Another solution that I’ve tried and didn’t write in my original post is that I could take the final Delayed result and convert it back to an Array. Then a compute/optimize would perform Array graph optimization.
Do you think some utility method should be added to Dask and documented there?
I’m not sure what the best method is. I suppose there could be a section on combining graph optimization functions and why it might be needed, but I’d be curious if there is a way to run all optimization methods for all collection types. Sure it is a performance hit during graph optimizations to search for optimizations that aren’t possible, but theoretically that happens once and should be minimal compared to the overall computation.

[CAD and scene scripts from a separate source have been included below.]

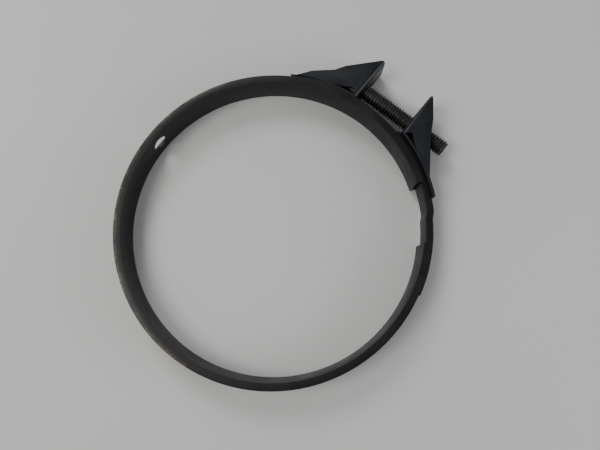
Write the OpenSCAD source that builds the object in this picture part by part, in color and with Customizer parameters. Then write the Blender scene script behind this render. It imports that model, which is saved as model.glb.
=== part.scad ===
// Single-bolt band clamp for a pipe: a sprung band with a bridged gap,
// closed by one cap screw between two folded sheet lugs.
// Origin: band axis at half width. +Z runs along the pipe.

/* [Band] */
// Radius of the pipe that the band closes on
bore_r = 69; // [55:0.5:95]
// Thickness of the band sheet
band_t = 1.2; // [0.8:0.1:1.6]
// Width of the band along the pipe
band_w = 15.4; // [12.8:0.1:24]
// Height of the turned-out rims, from the inner face
rim_h = 3.4; // [2.6:0.1:5]
// Radius of the corner between wall and rim, on the pipe's side
rim_corner_r = 0.4; // [0.2:0.1:1.2]
// Radius of the same bend inside the channel
rim_bend_r = 0.3; // [0.2:0.1:1.2]
// Angle of the arm end that slides under the bridge
head_arm_end_deg = 16; // [12:1:22]
// Angle of the arm end that carries the bridge
tail_arm_end_deg = -7; // [-12:1:-4]
// Angle where the band bends when the clamp is tightened
flex_deg = 207; // [200:1:212]
// Gap between the two arms at the bending point
flex_gap = 0.9; // [0.6:0.1:1.5]

/* [Locating hole] */
// Diameter of the hole in the band
locating_d = 7.8; // [5:0.1:8.6]
// Angle of the hole around the band
locating_deg = 143; // [120:1:165]

/* [Bridge strip] */
// Clearance between the bridge and the band rims, on each side
bridge_side_clear = 0.9; // [0.6:0.1:1.2]
// Thickness of the bridge sheet
bridge_t = 1.2; // [0.8:0.1:1.6]
// Height of the bridge rims, from its inner face
bridge_rim_h = 3.4; // [2.6:0.1:5]
// Free height between the band and the bridge where they slide
nest_clear = 0.9; // [0.7:0.1:1.4]
// Length of the bridge that is welded on the band, past the arm end
bridge_seat_len = 23; // [16:1:30]
// Length of the step up, measured into the gap from the arm end
joggle_len = 13; // [6:1:16]
// How far the bridge reaches past the nut ear
bridge_lead = 1.5; // [0.5:0.5:4]

/* [Lugs] */
// Thickness of the lug sheet
lug_t = 1.2; // [0.8:0.1:1.6]
// Angle around the band at which the bolt lies square
bolt_deg = 51; // [46:1:56]
// Height of the bolt axis over the band rims
bolt_rise = 8.1; // [7.2:0.1:12]
// Height of both ears over the bolt axis
ear_over_bolt = 14.8; // [9:0.2:18]
// Distance of the head ear's back face from the square line
head_ear_x = 9; // [6:0.5:12]
// Distance of the nut ear's back face from the square line
nut_ear_x = 20.4; // [18:0.2:23]
// Corner radius at the top of the ears
ear_corner_r = 1.6; // [0.5:0.1:3]
// Length of the head lug's foot along the band
head_foot_len = 32; // [31.5:0.5:38]
// Length of the head lug's wings along the foot
head_wing_len = 30.5; // [26:0.5:31]
// Length of the nut lug's foot along the bridge
nut_foot_len = 33; // [28:1:36]
// Length of the nut lug's wings along the foot
nut_wing_len = 25; // [20:1:27]
// Lift of the wings' inner edges off the foot, at the ear
wing_lift = 2.6; // [1:0.1:4]

/* [Cap screw] */
// Major diameter of the thread
bolt_d = 7.94; // [5:0.01:9.6]
// Pitch of the thread
thread_pitch = 1.411; // [0.8:0.001:1.5]
// Length under the head
bolt_len = 50.8; // [45:0.1:60]
// Diameter of the head
head_d = 11.9; // [9:0.1:12.6]
// Height of the head
head_h = 7.9; // [5:0.1:9]
// Width across flats of the key socket
key_af = 6.35; // [4:0.05:7]
// Depth of the key socket
key_depth = 4; // [2:0.1:5]
// Radial clearance of the screw in the head ear
ear_hole_clear = 0.5; // [0.3:0.05:1]
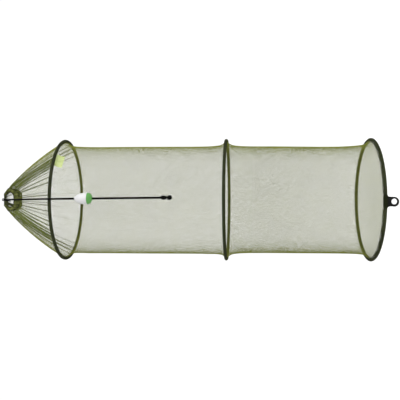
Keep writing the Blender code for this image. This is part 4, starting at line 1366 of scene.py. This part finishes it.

For example, a graph made up of purely Delayed functions won’t gain anything by trying to fuse slice/getitem tasks or other numpy function calls like an Array graph would have. However, if combining/mismatching collection types is even a little bit common it could really improve performance for those use cases to try all graph optimizations.
I forgot to mention the other benefit of performing all optimizations at the same time is that dask.array.store would no longer need to optimize for Array graphs internally. The store function could then:
Properly respect graph optimization keyword arguments, like optimize_graph=False which it does not currently do.
Thanks a lot @djhoese for all the explanations here.
I have to admit that I’m not sure of the real explanation behind why optimizations are not always performed for all collections by default, but you sort of argument this why.
I also find Dask optimization and related documentation a bit cryptic when it comes to be sure which optimization is performed and when.
Considering your solution on pytroll, I’m still glad there is a somehow easy way of forcing the optimizations you want on your custom computation, but I agree this is not ideal, or a the very least not well documented.
In the end, I would recommend to raise a new issue describing this case and the potentials solutions you propose directly on github, you’ll get more traction for maintainers there. I’d be happy to help clarify the documentation if it comes to that at the end.